Paru à l’automne 2016, Dark Matter consiste en trois longs morceaux de dark ambient, dont le plus court fait vingt minutes au compteur – une durée relativement habituelle au sein de la discographie de Lustmord.
C’est le moment d’éteindre les lumières, de pousser le volume à fond, et d’appuyer sur play.
Tout au long de ses vingt-sept minutes, « Subspace » entreprend de plonger l’auditeur dans une mousse quantique aussi sombre que glacée. Au bout d’une douzaine de minutes, d’amples grincements retentissent à l’arrière-plan tandis que la mousse quantique entre dans une lente ébullition. Puis une ébauche de mélodie fluette – deux notes légères – émerge ; c’est bientôt une corne de brume lointaine qui retentit – dans le genre balise, c’est de celle dont on n’a pas forcément envie de s’approcher. Une note stridente se répéte en arrière-plan alors que le morceau touche à sa fin. Le son s’abaisse peu à peu, et l’on enchaîne sur « Astronomicon ». Ce « livre des étoiles » dure vingt minutes et s’avère des plus obscurs lui aussi. Des fréquences ultrabasses vrombissent et oscillent : si vos murs ne sont pas déjà en train de vibrer, vous manquez une partie de l’expérience. Une sorte de ressac de l’espace, bientôt perturbé par des grésillements et des claquements distants – un morceau de métal cognant contre un autre au gré des courants. Puis une sirène se met à retentir
Le disque se conclut avec les vingt-trois minutes de « Black Static ». Pas vraiment de motif repérable ; il s’agit plutôt d’une sorte de longue respiration évoquant les abysses ou les tréfonds insondables du vide spatial ; au bout d’un quart d’heure enfin, une sorte de grésillement apparaît et se mue en respiration (une autre) inhumaine. Pour ainsi dire, il ne se passe pas grand-chose dans ce morceau, mais celui-ci parvient à provoquer une sorte de torpeur inquiète. Sûrement le moins impressionnant des trois composant le disque, il forme une manière de retour à la clarté — enfin, à sa façon.

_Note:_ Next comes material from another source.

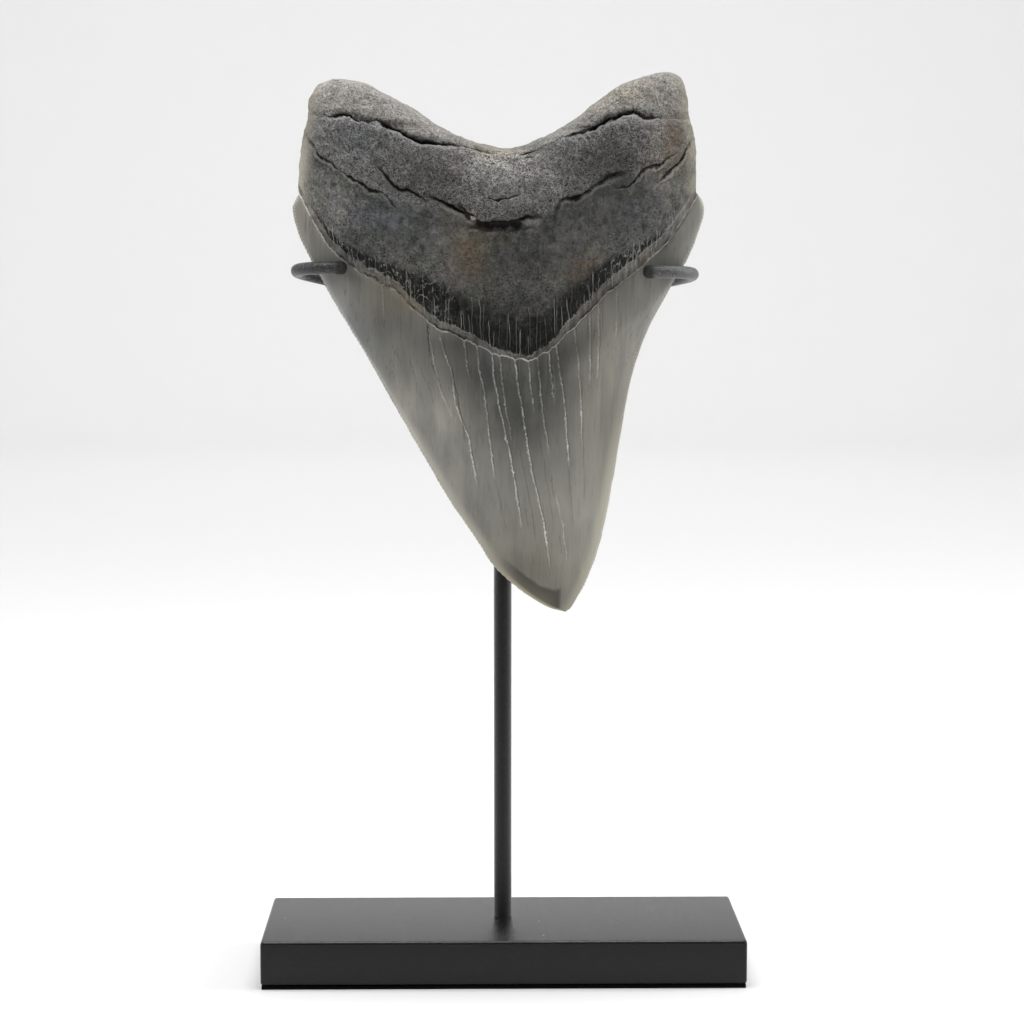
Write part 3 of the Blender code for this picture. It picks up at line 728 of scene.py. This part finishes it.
def fossilFinish():
    f = Finish("fossil")
    fine = f.minus(f.grain(0.7, 3, 0.6), 0.5)
    ragged = f.plus(f.value("enamelDepth"), f.times(fine, 0.9))
    crown = f.ramp(ragged, -0.07, 0.07)

    # bone of the root: a net of light threads above the lower ledge, smoother and streaked below it
    small = f.threads(0.7, 0.065, f.stretched(1, 1, 1.25))
    uneven = f.ramp(f.grain(3, 3, 0.65), 0.35, 0.65, 0.5, 1.1)
    net = f.times(f.greater(f.times(f.threads(1.4, 0.045), 0.85), small), uneven)
    pits = f.ramp(f.grain(0.6, 3, 0.65), 0.48, 0.36)
    speck = f.grain(0.5, 3, 0.7)
    mottle = f.grain(6, 3, 0.6)
    hue = f.grain(5, 3, 0.6)
    warmer = f.ramp(hue, 0.42, 0.58)
    streaks = f.grain(1.2, 3, 0.6, place=f.stretched(1, 0.6, 0.14))
    crumbs = f.ramp(f.grain(0.8, 2, 0.6), 0.59, 0.68)
    clouded = f.grain(2.4, 4, 0.7)
    gritty = f.value("gritty")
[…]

Après quoi, on peut rallumer les lumières.
Dans Dark Matter, Lustmord travaille sur la matière noire d’une manière similaire – mais sur un médium différent – à Pierre Soulages. De grandes étendues évoquant le noir – l’outrenoir même, pour reprendre le terme du peintre français –, les couches sonores remplaçant les coups de brosse.
On pourra reprocher à Dark Matter de reposer essentiellement sur les mêmes effets : emplois de fréquences ultrabasses proches des infrasons, sons ralentis – mais la même chose est valable aussi pour Sunn O))). Il n’empêche, la plongée s’avère immersive pour qui accepte de se laisser emporter. Dark Matter évoque le noir de l’espace, ces immenses zones de vide entre les étoiles, où il n’y a… rien. De vide, c’est vite dit : écouter Dark Matter, c’est comme quitter sa chambre en pleine nuit pour se rendre dans le noir aux toilettes à l’autre bout de la maison ; on sait qu’il ne peut rien se passer de grave, qu’il n’y a aucun monstre derrière soi, mais… la peur est toujours là, insidieuse. Aucune horreur lovecraftienne ne hante ces espaces intersidéraux, mais pourtant…
« Le silence éternel de ces espaces infinis m’effraie », disait Pascal. Certes, et Lustmord en propose justement avec le fort et éprouvant Dark Matter la bande-son idoine. Flippez, mes amis, flippez.